Y entonces, bajo tales premisas, surge y se expande rápidamente una atmósfera viscosa, gris y de tristes consecuencias para el ser social. Se trata de aquello que, como resultado del estudio específico de la personalidad de Adolf Eichmann -el teniente coronel de las ‘SS’ nazis, responsable directo de la “solución final” contra los judíos durante la Segunda Guerra Mundial-, Hannah Arendt designa bajo el título general de la banalidad del mal. Pero, ¿qué es y en qué consiste esto de la banalidad del mal? Más aún: ¿cómo puede ser “banal” el mal? Se sabe que lo banal es lo trivial, algo que carece de sustancialidad y, por cierto, no relativo a la esencia. Y es ahí, justamente, donde -como decía el gran Mario Moreno “Cantinflas”- está el detalle. “El mal -dice Hanna Arendt- como se nos ha enseñado, es algo demoníaco; su encarnación es Satán, un rayo que cae del cielo, o Lucifer, el ángel caído cuyo pecado es el orgullo, es decir, aquella soberbia de la que sólo son capaces los mejores: no quieren servir a Dios, sino ser como Él”.

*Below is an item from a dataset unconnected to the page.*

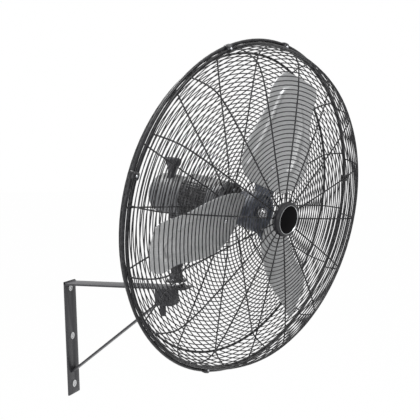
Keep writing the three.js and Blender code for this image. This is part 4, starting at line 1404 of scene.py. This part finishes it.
# ---------------------------------------------------------------- motor


@dataclass
class Motor:
    """Cast shells of the motor and the cover over its gearbox."""

    radius: float = 56.0
    wall: float = 3.0
    cover_front: float = 30.0
    split: float = 96.0
    front: float = 168.0
    nose_radius: float = 24.0
    nose_length: float = 7.0
    bore: float = 7.0
    seat_radius: float = 14.3
    seat_bore: float = 11.3
    bar_half_width: float = 1.4
    vents_to: float = 124.0
    vent_depth: float = 3.2
    vent_pitch: float = math.radians(7.5)
    smooth_back: float = math.radians(44.0)
    strip_steps: int = 24

    def bell(self, name: str, rim: float, wall: float, vents: tuple[float, float]) -> Piece:
        """Turns one motor bell with the recess of its vents.

        Args:
            name: Name of the piece.
            rim: Station of its open rim.
            wall: Station of its outer end face.
            vents: Stations of the recess, the one nearer to the end face first.

        Returns:
            The bell, drawn in the head frame.
        """
        toward = 1.0 if rim > wall else -1.0
        deep = self.radius - self.vent_depth
        inner = deep - self.wall
        near, far = vents
        body = [
            (self.bore, wall), (self.radius - 11, wall), (self.radius - 4, wall + toward * 1.5),
            (self.radius - 1, wall + toward * 4), (self.radius, wall + toward * 7), (self.radius, near - toward * 1),
            (self.radius - 0.6, near), (deep, near + toward * 0.4), (deep, far - toward * 0.4),
            (self.radius - 0.6, far), (self.radius - 0.3, rim - toward * 0.5), (self.radius - 0.9, rim), (inner, rim),
            (inner, wall + toward * 8), (self.seat_radius, wall + toward * 4), (self.seat_radius, wall + toward * 12),
            (self.seat_bore, wall + toward * 12), (self.seat_bore, wall + toward * 4), (self.bore, wall + toward * 4),
            (self.bore, wall),
        ]
        shell = Bench.turned(name, body, 96)
        Bench.smooth(shell, 36)
        return shell

    def vent_bars(self, name: str, low: float, high: float) -> Piece:
        """Lays the bars between the vents along both flanks and below, and none on the back.

        Args:
            name: Name of the piece.
            low: Where the bars start.
            high: Where they end.

        Returns:
            The bars, drawn in the head frame.
        """
        bar = Bench.block(
            name,
            (-self.bar_half_width, self.radius - self.vent_depth - 0.5, low),
            (self.bar_half_width, self.radius - 0.4, high),
            0.5,
        )
        count = int((2 * math.pi - 2 * self.smooth_back) / self.vent_pitch)
        start = math.pi - count / 2 * self.vent_pitch
        return Bench.join(name, Bench.copies(bar, [start + self.vent_pitch * k for k in range(count + 1)]))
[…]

Es bastante comprensible el hecho de que, a nivel mundial, la mayor parte de la opinión pública considere que, para haber organizado un acto de semejante crueldad contra el pueblo judío, los nazis eran monstruos salidos de las profundidades del infierno. Y sin embargo, el rostro de Eichman, su frágil anatomía, sus maneras y la patente mediocridad de sus ideas, daba cuenta de un hombre bastante común y nada extraordinario. Un padre de familia, un buen marido, trabajador, que iba al mercado y mantenía “las buenas costumbres”, que cancelaba sus cuentas pendientes y que hasta se declaraba seguidor de la doctrina moral kantiana; pero, sobre todo, un buen funcionario público, que cumplía instrucciones precisas, al pie de la letra, porque esa era “su obligación”. Nada que ver, en consecuencia, con un hijo del maligno Satán. No tenía, además, “firmes convicciones ideológicas” y “la única característica notable que se podía detectar en su comportamiento pasado y en el que manifestó a lo largo del juicio y de los exámenes policiales anterior al mismo fue algo enteramente negativo (sic): no era estupidez sino falta de reflexión”. Su amor por las frases hechas, los clichés, su fidelidad por los códigos de conducta, su incapacidad para articular pensamientos propios y frases gramaticalmente correctas, su obediencia a las normas establecidas, su respeto por la opinión de la mayoría, su idolatría por el éxito, su falta de imaginación y, sobre todo, de juicio. En fin, y para expresarlo con un cierto dejo de vergüenza ajena: Eichmann nunca supo, nunca tuvo clara consciencia de lo que estaba haciendo. Con el perdón de los payasos, Eichmann era, de cabo a rabo, uno de ellos y, quizá, se hallaba ubicado entre el grupo de los más mediocres.
¿Qué se puede llegar a pensar de ciertos motorizados o de ciertos militantes políticos que se hacen llamar “revolucionarios” o de “izquierda”, de ciertos funcionarios públicos, sean civiles o militares, de ministros, fiscales y jueces que atropellan, humillan, maltratan a todo un país en nombre de un Death President o de una ideología probadamente anacrónica? La siniestralidad de Eichmann sólo consistía en una cuestión de esencia detrás de las apariencias: Eichmann carecía de una real -es decir: auténtica- formación cultural; pero, sobre todo, carecía de Denken, de pensamiento, de capacidad de reflexión, de raciocinio propio. De ahí su versatilidad para poder adaptarse tan fácil y rápidamente al régimen National-sozialist, como un ‘Zelig’ cualquiera. Existen naciones enteras -especialmente en América Latina- gobernadas por puñados de Eichmanns. La visible ausencia de pensamiento en este ‘hombrecillo’ -como lo calificaría Wilhelm Reich- llamó la atención de Hannah Arendt. Eso la sorprendió. Y fue justo eso lo que la condujo a formularse la posibilidad de que nuestras inclinaciones y toma de decisiones estén determinadas por la incapacidad de distinguir entre la esencia y la apariencia, o, dicho de otro modo, por una marcada incapacidad para pensar.
Si los nazis pudieron trastocar los valores esenciales de la sociedad, fue porque la sociedad, en sí misma, favoreció el consenso y, de alguna manera, preparó el escenario, colaborando con él. Pero, con ello, se puso en evidencia “el colapso total de todos los criterios morales en la vida pública y privada”, la ausencia sustantiva, esencial, de ideas, a consecuencia de lo cual personas ‘comunes y corrientes’, sin militancia política previa, y que ni siquiera simpatizaban en un principio con el régimen totalitario y militarista, pudieron adherirse fácilmente y sin mayor esfuerzo a él, como quien se cambia de traje. La moralidad degradada a “costumbres”, los contenidos sustituidos por formas vacías, la esencia cubierta por la apariencia. El mal devenido banal. Hora de abandonar lo superfluo, para poder des-cubrir la realidad.